Give the data again, word for word.

═══ Data ═══

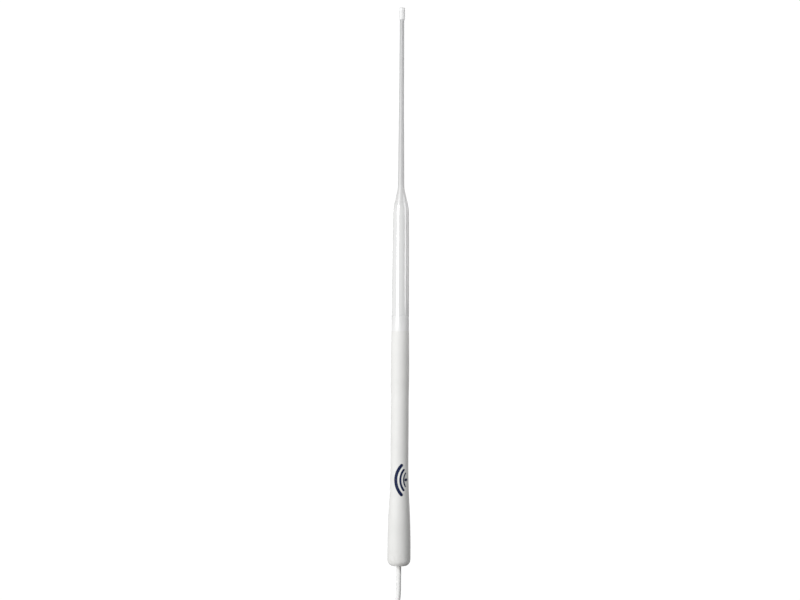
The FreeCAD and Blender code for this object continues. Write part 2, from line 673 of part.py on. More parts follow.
CORNER = "Size.hank_corner"
hank = doc.addObject("PartDesign::Body", "cable_coil")
hank_section = sketch_outline(hank, "hank_section", [
    (f"Size.hank_width - {CORNER}", "Size.hank_inner"),
    ("Size.hank_width", f"Size.hank_inner + {CORNER}", f"1.001 * {CORNER}", -1),
    ("Size.hank_width", f"Size.hank_outer - {CORNER}"),
    (f"Size.hank_width - {CORNER}", "Size.hank_outer", f"1.001 * {CORNER}", -1),
    (CORNER, "Size.hank_outer"),
    ("0", f"Size.hank_outer - {CORNER}", f"1.001 * {CORNER}", -1),
    ("0", f"Size.hank_inner + {CORNER}"),
    (CORNER, "Size.hank_inner", f"1.001 * {CORNER}", -1),
], "YZ_Plane")
hank_solid = hank.newObject("PartDesign::Revolution", "hank_turned")
hank_solid.Profile = hank_section
hank_solid.ReferenceAxis = (hank_section, ["H_Axis"])
hank_solid.Angle = 360
set_place(hank, y="-Size.hank_width / 2", z="Size.hank_height")
doc.recompute()
node(hank, "cable_coil")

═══

Response to this task:
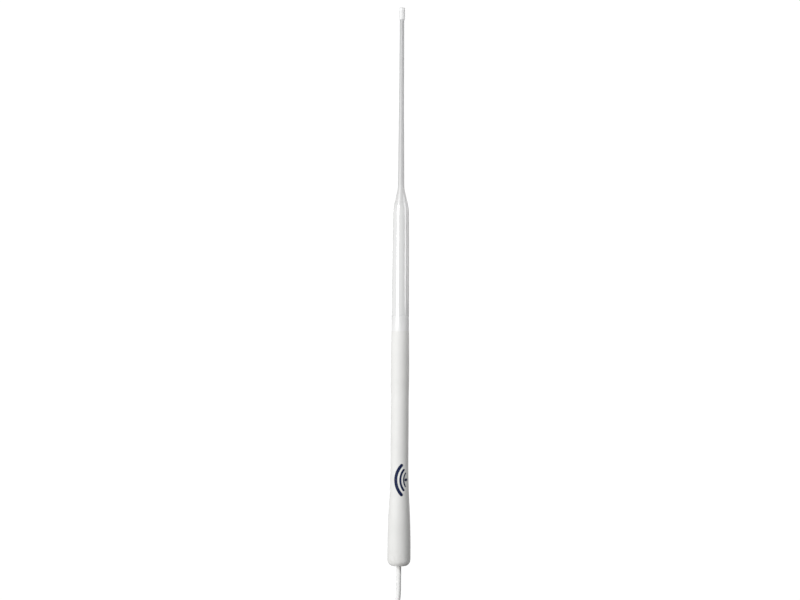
The FreeCAD and Blender code for this object continues. Write part 2, from line 673 of part.py on. More parts follow.
CORNER = "Size.hank_corner"
hank = doc.addObject("PartDesign::Body", "cable_coil")
hank_section = sketch_outline(hank, "hank_section", [
    (f"Size.hank_width - {CORNER}", "Size.hank_inner"),
    ("Size.hank_width", f"Size.hank_inner + {CORNER}", f"1.001 * {CORNER}", -1),
    ("Size.hank_width", f"Size.hank_outer - {CORNER}"),
    (f"Size.hank_width - {CORNER}", "Size.hank_outer", f"1.001 * {CORNER}", -1),
    (CORNER, "Size.hank_outer"),
    ("0", f"Size.hank_outer - {CORNER}", f"1.001 * {CORNER}", -1),
    ("0", f"Size.hank_inner + {CORNER}"),
    (CORNER, "Size.hank_inner", f"1.001 * {CORNER}", -1),
], "YZ_Plane")
hank_solid = hank.newObject("PartDesign::Revolution", "hank_turned")
hank_solid.Profile = hank_section
hank_solid.ReferenceAxis = (hank_section, ["H_Axis"])
hank_solid.Angle = 360
set_place(hank, y="-Size.hank_width / 2", z="Size.hank_height")
doc.recompute()
node(hank, "cable_coil")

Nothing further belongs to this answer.